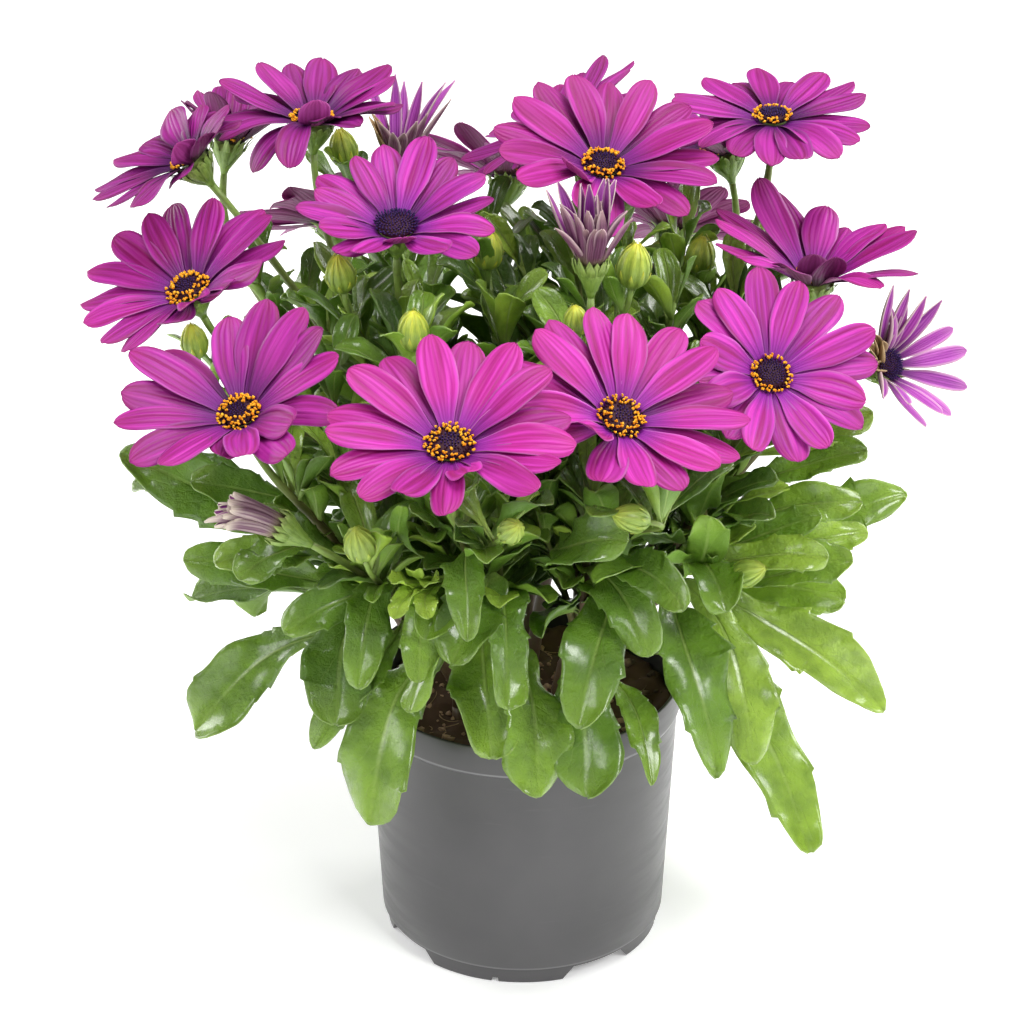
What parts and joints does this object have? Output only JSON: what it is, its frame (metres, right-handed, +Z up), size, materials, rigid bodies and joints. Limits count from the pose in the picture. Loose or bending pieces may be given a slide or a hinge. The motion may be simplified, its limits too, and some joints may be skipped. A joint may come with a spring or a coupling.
{
  "type": "osteospermum in a nursery pot",
  "caption": "Bushy African daisy with open and half-open purple flowers, buds and toothed leaves, rooted in peat in a round footed plastic nursery pot.",
  "frame": {"origin": "centre of the pot's underside, at floor level", "axes": "+Z up along the pot's axis; -Y toward the front, the side the open flowers face; +X to the right seen from the front"},
  "size_m": [0.3341, 0.3368, 0.3344],
  "materials": {
    "pot_plastic": "satin grey moulded plastic, darker inside the rim",
    "peat": "loose reddish brown peat with fibres",
    "leaf_and_stem": "glossy fleshy leaves with pale midribs, on green to purplish stalks",
    "petals": "silky magenta purple with fine darker lengthwise veins",
    "disc_florets": "dark violet florets with an orange-yellow ring of anthers"
  },
  "bodies": {
    "root": {"pot": "pot_plastic", "soil": "peat", "branch_front": "leaf_and_stem", "branch_front_right": "leaf_and_stem", "branch_right": "leaf_and_stem", "branch_right_back": "leaf_and_stem", "branch_back_right": "leaf_and_stem", "branch_back": "leaf_and_stem", "branch_back_left": "leaf_and_stem", "branch_left": "leaf_and_stem", "branch_front_left": "leaf_and_stem", "b01_rays": "petals", "b01_disc": "disc_florets", "b02_rays": "petals", "b02_disc": "disc_florets", "b03_rays": "petals", "b03_disc": "disc_florets", "b04_rays": "petals", "b04_disc": "disc_florets", "b05_rays": "petals", "b05_disc": "disc_florets", "b06_rays": "petals", "b06_disc": "disc_florets", "b07_rays": "petals", "b07_disc": "disc_florets", "b08_rays": "petals", "b08_disc": "disc_florets", "b09_rays": "petals", "b09_disc": "disc_florets", "b10_rays": "petals", "b10_disc": "disc_florets", "b11_rays": "petals", "b11_disc": "disc_florets", "b12_rays": "petals", "b12_disc": "disc_florets", "b13_rays": "petals", "b13_disc": "disc_florets", "b14_rays": "petals", "b14_disc": "disc_florets", "b15_rays": "petals", "b15_disc": "disc_florets", "b16_rays": "petals", "b16_disc": "disc_florets", "b17_rays": "petals", "b17_disc": "disc_florets", "b18_rays": "petals", "b19_rays": "petals", "b19_disc": "disc_florets", "b20_rays": "petals", "b20_disc": "disc_florets", "b21_rays": "petals", "b21_disc": "disc_florets"}
  },
  "joints": []
}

▶ _What is expected_: State how many lines of the listing include "frame", and nothing more.

▶ _Exercise response_: 2